1. Field of the Invention
The present invention relates to an optical disk capable of recording a visible image on a label surface thereof using laser beam, and an optical disk apparatus which records the visible image on the optical disk.
2. Description of the Related Art
In recent years, as well known, optical disks such as CDs and DVDs have spread as information recording media. Examples of CDs include a read-only CD-ROM, a write-once (write-once at the same region in a disk) CD-R, a rewritable CD-RW, and examples of DVDs include a read-only DVD-ROM, a write-once DVD-R, a rewritable DVD-RAM, DVD-RW. A recording type optical disk, that is, a write-once or rewritable optical disk has an information recording layer. The recording capacity of the information recording layer is, for example, about 700 MB in the CD-R, or about 4.7 GB in DVD-R.
Characters or logos indicating the type or the like of a recording type optical disk are, for example, silk-screen printed on a label surface on a side opposite to that of an information recording layer of the disk. An optical disk including a label surface on which the characters or pictures can be recorded by an ink jet printer or handwriting has also become popular.
In recent years, documents on an optical disk and an optical disk apparatus capable of recording pictures or characters on a label surface using laser beam have been published, for example, in Jpn. Pat. Appln. KOKAI Publication No. 2002-203321.
When an optical disk printable on the label surface thereof (hereinafter the disk is referred to as a printable optical disk) is printed by a laser of an optical disk drive, information such as a printing range cannot be recorded with respect to the disk main body. That is, in the recording with respect to the label surface, information indicating whether or not additional recording is possible, or information indicating a range of a printed position cannot be recorded.
Therefore, to additionally print the printable optical disk which has been already printed, printing information at the time when a user has previously printed the disk is held beforehand for each disk in a device such as a personal computer (PC), and needs to be additionally recorded.
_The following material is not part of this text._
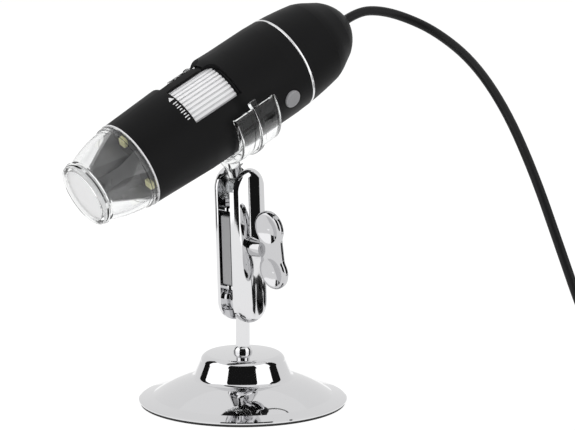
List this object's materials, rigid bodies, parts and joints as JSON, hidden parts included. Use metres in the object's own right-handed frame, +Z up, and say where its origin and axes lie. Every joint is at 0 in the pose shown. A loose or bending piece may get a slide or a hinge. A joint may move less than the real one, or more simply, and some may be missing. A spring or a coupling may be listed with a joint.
{
  "type": "usb digital microscope",
  "caption": "Hand-held digital microscope with clear nose, focus wheel and corded plug, held by a clear snap clip on a small chrome stand with a double ball arm.",
  "frame": {"origin": "centre of the underside of the round foot, on the table", "axes": "+Z up; the barrel's axis lies parallel to the XZ plane, its nose towards -X and down"},
  "size_m": [0.2474, 0.155, 0.1356],
  "materials": {
    "chrome": "polished chrome plate",
    "steel": "plain steel",
    "dark_rubber": "matt black rubber",
    "clear_acrylic": "clear moulded plastic",
    "soft_black": "soft black coat",
    "dark_grey": "satin dark grey",
    "white_plastic": "satin white",
    "silver_trim": "bright silver",
    "button_grey": "satin grey",
    "lamp_clear": "clear lamp over yellow phosphor",
    "lens_glass": "coated glass",
    "board_green": "green board",
    "sensor_black": "dark sensor glass",
    "cord_black": "satin black cord",
    "contact_gold": "gold flash"
  },
  "bodies": {
    "stand": {"base_pad": "dark_rubber", "base_shell": "chrome", "base_weight": "steel", "stem_rod": "chrome", "stem_collar": "chrome", "stem_screw": "steel"},
    "stand_ball": {"lower_ball": "chrome"},
    "arm": {"arm_shell_near": "chrome", "arm_shell_far": "chrome", "arm_nut": "steel", "arm_spacer": "steel"},
    "wing_screw": {"wing_knob": "chrome", "wing_stud": "steel"},
    "clip_ball": {"clip_ball": "clear_acrylic"},
    "holder": {"holder_clip": "clear_acrylic"},
    "focus": {"focus_wheel": "white_plastic"},
    "lens": {"lens_barrel": "dark_grey", "lens_front": "lens_glass", "lens_rear": "lens_glass"},
    "button": {"snap_button": "button_grey"},
    "dimmer_thumb": {"dimmer_wheel": "dark_grey"},
    "scope": {"nose_cone": "clear_acrylic", "front_window": "lens_glass", "front_ring": "white_plastic", "led_hood": "dark_grey", "led_board": "board_green", "leds": "lamp_clear", "main_housing": "soft_black", "lens_guide": "dark_grey", "wheel_retainer": "dark_grey", "sensor_board": "board_green", "sensor_screws": "steel", "image_sensor": "sensor_black", "main_board": "board_green", "snap_switch": "dark_grey", "trim_ring": "silver_trim", "end_cap": "soft_black", "cord_grommet": "cord_black", "cord_lead": "cord_black", "cord_tail": "cord_black", "cord_coil": "cord_black", "cord_end": "cord_black", "dimmer_case_top": "soft_black", "dimmer_case_bottom": "soft_black", "dimmer_board": "board_green", "plug_body": "cord_black", "plug_shell": "steel", "plug_insert": "white_plastic", "plug_contacts": "contact_gold"}
  },
  "joints": [
    {"name": "arm_swivel", "type": "hinge", "parent": "stand", "child": "stand_ball", "pos_m": [0, 0, 0.0353], "axis": [0, 0, 1], "range_deg": [-90, 90]},
    {"name": "arm_tilt", "type": "hinge", "parent": "stand_ball", "child": "arm", "pos_m": [0, 0, 0.0353], "axis": [0.1736, -0.9848, 0], "range_deg": [-25, 25]},
    {"name": "wing_turn", "type": "hinge", "parent": "arm", "child": "wing_screw", "pos_m": [-0.0007, -0.00012, 0.05459], "axis": [0.1736, -0.9848, 0], "continuous": true},
    {"name": "holder_tilt", "type": "hinge", "parent": "arm", "child": "clip_ball", "pos_m": [-0.00139, -0.00025, 0.07387], "axis": [0.1736, -0.9848, 0], "range_deg": [-30, 30]},
    {"name": "holder_swivel", "type": "hinge", "parent": "clip_ball", "child": "holder", "pos_m": [-0.00139, -0.00025, 0.07387], "axis": [-0.4243, -0.2882, 0.8584], "range_deg": [-40, 40]},
    {"name": "scope_roll", "type": "hinge", "parent": "holder", "child": "scope", "pos_m": [-0.06506, -0.0103, 0.07969], "axis": [0.8965, 0, 0.4431], "range_deg": [-20, 20]},
    {"name": "focus_turn", "type": "hinge", "parent": "scope", "child": "focus", "pos_m": [-0.06506, -0.0103, 0.07969], "axis": [0.8965, 0, 0.4431], "range_deg": [-150, 150]},
    {"name": "lens_slide", "type": "slide", "parent": "scope", "child": "lens", "axis": [0.8965, 0, 0.4431], "range_m": [-0.004, 0.004]},
    {"name": "snap_press", "type": "slide", "parent": "scope", "child": "button", "axis": [-0.166, 0.9272, 0.3358], "range_m": [0, 0.0006], "stiffness_N_per_m": 800, "springref_m": -0.0005},
    {"name": "dimmer_turn", "type": "hinge", "parent": "scope", "child": "dimmer_thumb", "pos_m": [0.11811, -0.10975, 0.0048], "axis": [0, 0, 1], "range_deg": [-135, 135]}
  ],
  "couplings": [
    {"joint": "focus_turn", "follows": "lens_slide", "rad_per_m": 654.4}
  ]
}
Therefore, the same printable optical disk cannot be additionally printed among a plurality of drives (PC systems).
When printing is performed with respect to an optical disk printable on a label surface thereof with a laser of an optical disk apparatus, printing information is recorded in the disk, accordingly a printing range, an additionally recordable area and the like can be grasped, and additional label printing is possible in a single drive or among a plurality of drives.
In a printable optical disk according to one aspect of the present invention, printing information on a printed visible image can be recorded/reproduced using laser beam of a CD laser or the like, and it is difficult to visually identify the recorded printing information. For example, a phthalocyanine-based recording layer is formed on an inner periphery or an outer periphery of a label recording layer to perform recording/reproducing with the CD laser.
The accompanying drawings, which are incorporated in and constitute a part of the specification, illustrate embodiments of the invention, and together with the general description given above and the detailed description of the embodiments given below, serve to explain the principles of the invention.
A label recording region 101a is formed in a circle concentric with the disk 100a on the side of the label surface of the disk 100a. The label recording region 101a is a region printable using a laser of an optical disk apparatus. A label side information recording band 102 is disposed on an inner periphery from the label recording region 101a, that is, between the label recording region 101a and a clamp area 103. Printing information including a printed range of a visible image of a character or a picture printed on the label recording region 101a is recorded/reproduced with respect to the label side information recording band 102 using the laser beam. The printing information recorded in the label side information recording band 102 is difficult to visually identify. Reference numeral 104 denotes a hole for attaching the disk 100a to the apparatus.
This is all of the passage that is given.